(WASHINGTON) — Claverack Rural Electric Cooperative President and CEO Bobbi Kilmer today told a House Transportation and Infrastructure subpanel that regardless of the cause of a power outage, restoring service as quickly and safely as possible requires advance planning and coordination across the public and private sectors.
Kilmer made her remarks (PDF) during a hearing of the Subcommittee on Economic Development, Public Buildings and Emergency Management on managing the aftermath of a cyber-attack or other disturbance to the electric grid. She spoke on behalf of Claverack, based in Wysox, Penn., and the National Rural Electric Cooperative Association (NRECA).
“Electric utilities, including co-ops, have spent decades creating redundancies to enhance their security measures, but threats to both physical and cyber security are evolving,” she told lawmakers. “In response, industry continues to work together along with federal, state, and local security and law enforcement agencies to enhance the security of its critical infrastructure.”
Kilmer noted that the Electric Sub-Sector Coordinating Council, the power sector’s principal liaison with the federal government, coordinates policy efforts to prevent, prepare for, and respond to incidents affecting critical infrastructure at the national level. At the local level, Claverack’s statewide association of electric co-ops joins forces with the Pennsylvania utility commission’s Critical Infrastructure Interdependency Working Group, which comprises all utilities and services that would be affected by a major event within the state.
In addition, Kilmer emphasized the importance of “knowing your community,” noting that her co-op’s employees live and work in the neighborhoods they serve. She also highlighted the importance of mutual assistance—agreements under which co-ops and other utilities lend crews or other resources to assist with another power provider’s restoration efforts. In preparation for Hurricane Sandy in 2012, Pennsylvania co-ops secured crews from as far away as Florida to help with recovery efforts. The vast majority of NRECA members participate in mutual assistance agreements.
Whether the issue at hand is a possible attack on the electric grid or the wrath of Mother Nature, Kilmer said the cooperative difference makes all the difference in planning for and responding to major service disruptions.

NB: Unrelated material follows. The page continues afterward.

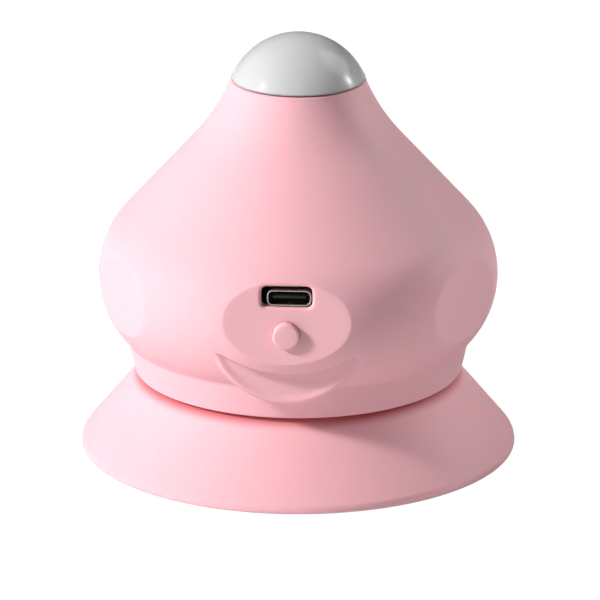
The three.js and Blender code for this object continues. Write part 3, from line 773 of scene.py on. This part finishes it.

“Because we are owned by the members we serve, electric cooperatives reflect the values of our membership and are uniquely focused on providing reliable energy at the lowest reasonable cost,” she said. “When the lights do go out, our goal is to minimize any service disruption to our members and the communities in which they live.”
The National Rural Electric Cooperative Association is the national service organization that represents the nation’s more than 900 private, not-for-profit, consumer-owned electric cooperatives, which provide service to 42 million people in 47 states.